We seem to be pre-programmed to look harshly on anything new in the workplace, but we all have the power to shift our mindset and be more open to wellbeing being part of our workday, both for our benefit and for the benefit of the people we support. Culture change doesn’t happen in policies and procedures, it happens with us.
Different activities work for different people, so it’s worth trying a few things out and seeing what works for you.
- Explore mental wellbeing tips from Every Mind Matters.
- Check out the 5 ways to wellbeing.
- Read the free self-kindness toolkit for adults from British Red Cross.
- Take a look at wellbeing advice from the Local Government Association.
- Music is powerful, and research shows it can boost individual and societal wellbeing. Try listening to your favourite song in headphones.
- Mindfulness – many of us use Microsoft Teams, but did you know that this also includes Viva Insights with free mindfulness exercises, lo-fi tunes to work to, and a ‘virtual commute’ to help you wind down after the workday
- Smart devices record our daily activity, like FitBit.

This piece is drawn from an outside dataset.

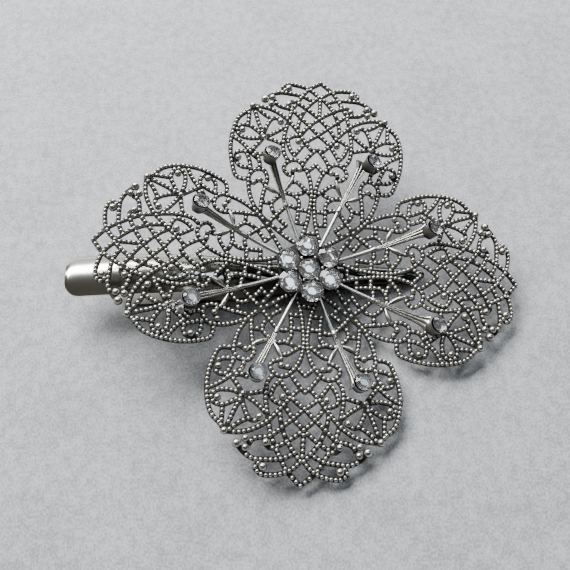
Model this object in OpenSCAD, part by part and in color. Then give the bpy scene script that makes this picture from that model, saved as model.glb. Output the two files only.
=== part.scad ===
// Hair clip with a large pierced flower on its upper arm.
// The clip lies along X: lever end at -X, jaw tip at +X, hinge axis along Y.
// Its flat underside is at Z = 0 and the origin lies under the middle of the flower.
// The flower is one pressed and pierced sheet with four petals and a cluster of seven cut
// stones; it sits tilted on a pad on the arched upper arm.

/* [Flower] */
// Height of the flower's middle above the surface the clip lies on
flower_z = 5.5; // [5.4:0.1:7]
// Tilt of the flower about X, its near petal down
tilt_x = 10; // [0:0.5:10]
// Tilt of the flower about Y, its right petal down
tilt_y = 8; // [0:0.5:8]
// Turn of the flower about Z
turn_z = -5.5; // [-20:0.5:20]
// Thickness of the pierced sheet
sheet_t = 0.8; // [0.6:0.05:1]
// How far the stems, mouths, leaves and large beads stand above the sheet
relief_h = 0.5; // [0.3:0.05:0.8]
// Radius of the flat middle
flat_r = 6; // [5:0.5:7]
// Radius of the hollow bend of a petal
hollow_r = 40; // [36:1:46]
// Slope that the hollow bend reaches
slope = 16; // [12:1:18]
// Length of the straight run after the hollow bend
run_l = 3.3; // [2:0.1:5]
// Radius of the rounded outer bend
dome_r = 44; // [40:1:50]

/* [Stems] */
// Width of a stem
stem_w = 0.8; // [0.6:0.05:1.2]
// Distance from the middle at which a stem opens into its mouth
mouth_in = 14.4; // [13:0.1:16]
// Distance from the middle at which the mouth is widest
mouth_out = 25; // [24.5:0.1:25.5]
// Width of a mouth at its rim
mouth_w = 3.4; // [2.6:0.1:3.8]
// Width of a mouth where its rim begins
throat_w = 2.1; // [1.8:0.1:2.6]

/* [Stones] */
// Girdle diameter of an outer cluster stone
stone_d = 4.3; // [4:0.05:4.35]
// Girdle diameter of the middle cluster stone
middle_d = 4; // [3.6:0.05:4.2]
// Outer diameter of a cup
cup_d = 3.5; // [3.2:0.1:3.8]
// Radius of the plate under the cups
plate_r = 4.6; // [4.4:0.05:4.8]
// How far the cluster lies from the middle of the flower, towards the near petal
cluster_off = 0.8; // [0:0.1:1.2]
// Girdle diameter of a stone at a stem's mouth
stamen_d = 3; // [2.8:0.1:3.2]

/* [Clip] */
// X of the lever end
lever_x = -45.7; // [-48:0.1:-44]
// Width of the upper lever
lever_w = 8.8; // [8:0.1:9.4]
// Thickness of the arms
arm_t = 0.6; // [0.5:0.05:0.7]
// Thickness of the lower arm's floor
floor_t = 0.8; // [0.7:0.05:0.9]
// X of the hinge pin
hinge_x = -22; // [-23:0.1:-21]
// Height of the hinge pin
hinge_z = 4; // [3.9:0.05:4.1]
// Radius of the hinge pin
pin_r = 0.75; // [0.6:0.05:0.8]
// Radius of the spring wire
wire_r = 0.3; // [0.25:0.05:0.3]

/* [Hidden] */

silver = "#a9a59b";
nickel = "#b9b5ac";
crystal = "#dfe3e8";
// Gap between two pieces that touch on the real clip
seat = 0.12;
// Running clearance of the hinge, on the radius
run_gap = 0.05;
// Half of the sheet, and the top of its relief
half_t = sheet_t / 2;
relief_t = half_t + relief_h;
// Depth of the prisms that cut the sheet's plan
deep = 12;

// Where the bends of a petal meet, along X and up Z, at a distance t above the mid surface
function bend_in(t) = [flat_r + (hollow_r - t) * sin(slope),
    hollow_r - (hollow_r - t) * cos(slope)];
function bend_out(t) = bend_in(t) + run_l * [cos(slope), sin(slope)];
dome_c = bend_out(0) + dome_r * [sin(slope), -cos(slope)];

// Arc length along a petal to its distance from the middle in plan
hollow_l = hollow_r * slope * PI / 180;
function plan_x(u) =
    u < flat_r ? u
    : u < flat_r + hollow_l ? flat_r + hollow_r * sin((u - flat_r) / hollow_r * 180 / PI)
    : u < flat_r + hollow_l + run_l ? bend_in(0)[0] + (u - flat_r - hollow_l) * cos(slope)
    : dome_c[0] - dome_r * sin(slope - (u - flat_r - hollow_l - run_l) / dome_r * 180 / PI);
// Height and slope of the mid surface at a distance x from the middle in plan
function lift(x) =
    x < flat_r ? 0
    : x < bend_in(0)[0] ? hollow_r - sqrt(pow(hollow_r, 2) - pow(x - flat_r, 2))
    : x < bend_out(0)[0] ? bend_in(0)[1] + (x - bend_in(0)[0]) * tan(slope)
    : dome_c[1] + sqrt(pow(dome_r, 2) - pow(x - dome_c[0], 2));
function dome_slope(x) = -asin((x - dome_c[0]) / dome_r);

// Silhouette of half a petal: u along the petal, v to its side, both on the flat sheet.
// From the tip over the two knobs, the shoulder and the lobe to the neighbour petal
silhouette = [
    // [u, v]
    [41.2, 0], [39.5, 2.4], [39.9, 5.2], [38.5, 8.4], [37.3, 8.4], [36.4, 10.4],
    [34.6, 12], [33.9, 11.3], [33.5, 9.4], [33, 10], [33.3, 13.6], [31.5, 15.3],
    [28.4, 17.1], [24.6, 17.7], [20.2, 17.2], [17.5, 16], [17, 13.4], [13.4, 12.6],
    [10.6, 10.8]
];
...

The app also contains free mindfulness exercises starting at just 3 minutes long!
- Get outdoors! The link between good mental health and nature has been known for a long time, but with more remote working it can be easy to forget how important it is to leave the house for some fresh air and daylight.
- Yoga and stretching – There are plenty of free you-tube videos for desk workers to help stretch out and reduce tension. I’ve found them hugely beneficial – none of us will be at our best with back and neck ache, so taking the time to look after our physical wellbeing is key.
Wellbeing is important – you are important!